For my family, Ronaldinho and Evo Morales, I used what they themselves have stated as their identity. This is also consistent with US census data, except that US forms would use "American Indian" while Bolivian ones use "Indigenous" ("indígeno/a"), but both terms mean "of a racial group native to North and South America".
Technically, Ronaldinho's racial and ethnic identity is rooted in Brazilian conventions for those groups, which are different than US ones and not something I'm familiar enough with to explain. But he has self-identified as "black", specifically around racial slights he suffered while playing in La Liga in Spain.
I don't know how Paul's coworker self-identifies, but someone who is fair and has red hair is generally understood to be white. He would be considered "Hispanic" according to most definitions because he is from Spain.
Over the years I've simplified these designations to three categories:
Spanish/Español - People from Spain (España).
Hispanic/Hispano - Any spanish speaking person from a Spanish speaking country (Not Spain).
Latin/Latino - South American and Caribbean people - regardless of language. For example, Brazilians and Haitians are latin but not Hispanics since Spanish is not their native tongue.
I have also heard these same definitions, but they are not the most common or what is used by the US census.
The definition of Hispanic or Latino Origin used in the 2010 Census is:
“Hispanic or Latino” refers to a person of Cuban, Mexican, Puerto Rican, South or Central American, or other Spanish culture or origin regardless of race.The main difference that I see with your definitions as opposed to most common ones is separating people from Spain from the larger Hispanic group.
It is somewhat more common to exclude Portuguese and Brazilians from "Hispanic", but to include Brazilians in "Latino". This ends up getting weird fast if the definitions include Spain and its colonies, plus Brazil, but exclude Portugal.

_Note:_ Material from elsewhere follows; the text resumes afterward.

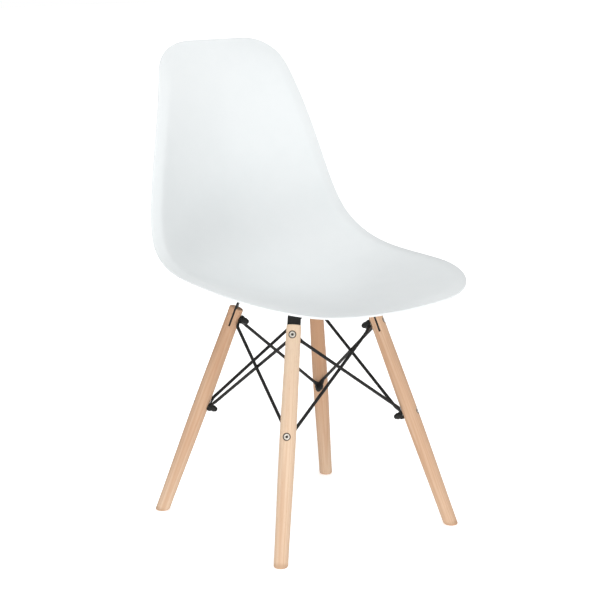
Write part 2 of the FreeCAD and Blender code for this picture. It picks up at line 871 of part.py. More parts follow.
def neck_shape(centre, along, across, knuckle, offset):
    """The neck of a flattened end: a cone toward the knuckle, kept between two planes that part from
    the thickness of the eyelet to that of the wire."""
    side = across.cross(along)
    start = centre + along * dim("neck_start")
    neck_run = knuckle - start
    cone = Part.makeCone(dim("eyelet_neck"), dim("wire_radius"), neck_run.Length, start, neck_run)
    thin = dim("eyelet_thickness") / 2 - dim("neck_relief")
    thick = dim("knuckle_radius")
    margin = 2 * thick
    back, ahead = dim("neck_start") - margin, dim("knuckle_reach") + margin
    reach = dim("knuckle_reach") - dim("neck_start")
    corners = []
    for sign in (1, -1):
        slope = (offset + sign * (thick - thin)) / reach
        for distance in (back, ahead)[::sign]:
            rise = sign * thin + slope * (distance - dim("neck_start"))
            corners.append(centre + along * distance + across * rise - side * margin)
    wedge = Part.Face(Part.makePolygon(corners + corners[:1])).extrude(side * (2 * margin))
    return cone.common(wedge)


def eyelet(centre, across, toward, offset):
    """A flattened wire end: a drilled disc, a neck that thickens to the round wire, and its knuckle."""
    thick, radius = dim("eyelet_thickness"), dim("eyelet_radius")
    along = (toward - across * toward.dot(across)).normalize()
    disc = Part.makeCylinder(radius, thick, centre - across * (thick / 2), across)
    knuckle = centre + along * dim("knuckle_reach") + across * offset
    neck = neck_shape(centre, along, across, knuckle, offset)
    ball = Part.makeSphere(dim("knuckle_radius"), knuckle)
    drill = dim("bolt_radius") + dim("bolt_clearance")
    hole = Part.makeCylinder(drill, 2 * radius, centre - across * radius, across)
    return [disc, neck, ball], hole, knuckle


def strut_shape(top_angle, foot_angle, layer, offset):
    """One strut between the upper joint of one leg and the lower joint of its neighbour."""
    ends = []
    for angle, joint in ((top_angle, "upper_joint_depth"), (foot_angle, "lower_joint_depth")):
        centre, across = joint_centre(angle, joint)
        depth = value(joint_radius(joint)) + dim("eyelet_gap") + (layer + 0.5) * dim("eyelet_thickness")
        ends.append((centre - across * depth, across))
    (top, top_across), (foot, foot_across) = ends
    run = foot - top
    top_end, top_hole, top_knuckle = eyelet(top, top_across, run, offset)
    foot_end, foot_hole, foot_knuckle = eyelet(foot, foot_across, run * -1, offset)
    wire_run = foot_knuckle - top_knuckle
    wire = Part.makeCylinder(dim("wire_radius"), wire_run.Length, top_knuckle, wire_run)
    solid = wire.fuse(top_end + foot_end).cut([top_hole, foot_hole]).removeSplitter()
    return solid.Solids[0] if len(solid.Solids) == 1 else solid


def make_struts():
    """Two crossed struts on every side: the outer ones lie against the legs, the inner ones on those."""
    angle = LEGS[SIDES["rear"]]
    next_angle = angle + QUARTER_TURN
    outer = strut_shape(angle, next_angle, 0, dim("outer_offset"))
    inner = strut_shape(next_angle, angle, 1, dim("inner_offset"))
    nodes = []
    for turns, side in enumerate(SIDES):
        for layer, shape in (("outer", outer), ("inner", inner)):
            nodes.append(fixed_shape(f"strut_{side}_{layer}", shape, quarter_turned(turns)))
    return nodes


# ---------------------------------------------------------------- build, check and write

def check(nodes):
    """Stops if any object failed to compute or any node's shape is empty or invalid."""
    for item in doc.Objects:
        if "Invalid" in item.State or "Error" in item.State:
            raise RuntimeError(f"{item.Name} is {item.State}")
    for node in nodes:
        if node.Shape.isNull() or not node.Shape.isValid() or node.Shape.Volume <= 0:
            raise RuntimeError(f"{node.Label} has a bad shape")


def build():
    form = ShellForm()
    nodes = [make_seat_shell(form)]
    nodes += make_seat_fixings()
    nodes.append(make_strap("frame_strap_upper", LEGS["leg_rear_left"], False))
    nodes.append(make_strap("frame_strap_lower", LEGS["leg_rear_right"], True))
    nodes += [make_leg(name, angle) for name, angle in LEGS.items()]
    nodes += make_leg_fixings()
    nodes += make_struts()
    doc.recompute()
    check(nodes)
    os.makedirs("parts", exist_ok=True)
    for node in nodes:
        node.Shape.exportStep(os.path.join("parts", f"{node.Label}.step"))
        box = node.Shape.BoundBox
        print(f"{node.Label}: {box.XLength:.1f} x {box.YLength:.1f} x {box.ZLength:.1f}"
              f" y {box.YMin:.2f}..{box.YMax:.2f} z {box.ZMin:.2f}..{box.ZMax:.2f}"
              f" volume {node.Shape.Volume:.0f} solids {len(node.Shape.Solids)}")


build()
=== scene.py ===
import math

import bpy
import numpy as np
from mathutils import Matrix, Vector


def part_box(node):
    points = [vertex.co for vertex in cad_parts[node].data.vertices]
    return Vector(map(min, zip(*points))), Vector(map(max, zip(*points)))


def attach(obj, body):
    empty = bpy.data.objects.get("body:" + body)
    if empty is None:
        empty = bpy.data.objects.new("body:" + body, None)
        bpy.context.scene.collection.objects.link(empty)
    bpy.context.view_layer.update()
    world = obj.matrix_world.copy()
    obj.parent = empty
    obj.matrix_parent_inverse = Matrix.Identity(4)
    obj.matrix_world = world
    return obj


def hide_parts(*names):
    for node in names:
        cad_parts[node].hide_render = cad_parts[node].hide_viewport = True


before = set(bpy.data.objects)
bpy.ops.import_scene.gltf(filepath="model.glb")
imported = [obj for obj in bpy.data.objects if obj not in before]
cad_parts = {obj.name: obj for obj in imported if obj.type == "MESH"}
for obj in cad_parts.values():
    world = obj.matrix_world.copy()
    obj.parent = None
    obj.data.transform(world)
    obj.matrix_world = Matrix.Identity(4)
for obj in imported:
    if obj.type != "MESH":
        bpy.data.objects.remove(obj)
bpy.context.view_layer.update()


# ================================================================ seat shell
# One injection moulding in white polypropylene, 4 mm thick: seat and back in one bucket, with a
# laid-over lip all round and four round bosses under the seat that hold brass inserts.
# The surface is satin from the mould, even in colour, with a very fine grain.

# Sizes are in millimetres, and MM takes them to the scene's metres.
MM = 0.001
THICKNESS = 4.0
LIP_WIDTH, LIP_SLOPE, LIP_BEND = 20.8, 0.033, 6.0
CENTRE_Y = (-250.1, -100.7, 4.9, 40.8, 118.6, 229.2, 253.1, 185.0, 245.7)
CENTRE_Z = (410.0, 424.4, 401.4, 381.4, 385.8, 422.0, 501.3, 632.7, 819.5)
HALF_WIDTH = (231.8, 247.6, 236.2, 219.2, 209.8, 160.3, 120.4)
SIDE_LIFT = (31.5, 29.4, 64.8, 115.9, 70.3, 51.4, -4.2)
LIFT_POWER = 1.735
FRONT_CORNER = (117.0, 158.0, 2.1)
TOP_CORNER = (65.0, 56.0, 2.35)
OUTLINE_POINTS, RIM_STEPS = 201, 11
LIP_REACH, LIP_STEP, PAST_LIP = 30.0, 1.5, (32.0, 36.0, 41.0)
MIDDLE_SHARE, INNER_RINGS, INNER_POWER = 0.47, 44, 1.1
BOSS_RADIUS, BOSS_REACH, BOSS_POINTS = 11.0, 80.0, 65
BOSS_FLARE = ((0.0, -3.0), (0.3, -1.7), (1.1, -0.6), (2.4, 0.0), (3.2, 0.8))
INSERT_HOLE, INSERT_DEPTH = 4.8, 6.6
UNDERSIDE_STEPS = 12
strap_low, strap_high = (np.array(corner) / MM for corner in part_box("frame_strap_upper"))
BASE_CENTRE = (strap_low + strap_high) / 2 * [1, 1, 0]
STRAP_TOP, BOSS_BOTTOM = (corner[2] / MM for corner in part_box("mount_pads"))
LEG_ANGLES = {"rear_left": 45.0, "rear_right": 135.0, "front_right": 225.0, "front_left": 315.0}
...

I don't follow the whole White-Hispanic (or other) designations. I just think at that point you get into a subdivision which gets more difficult than needed. It's unfortunate that we divide ourselves based on a piece of rock which we stand on. If we were inclusive I think life would be easier.
It might help you to think of this not as breaking down the pie into ever-smaller pieces, but as different ways to slice the pie in ways that make different kinds of research possible.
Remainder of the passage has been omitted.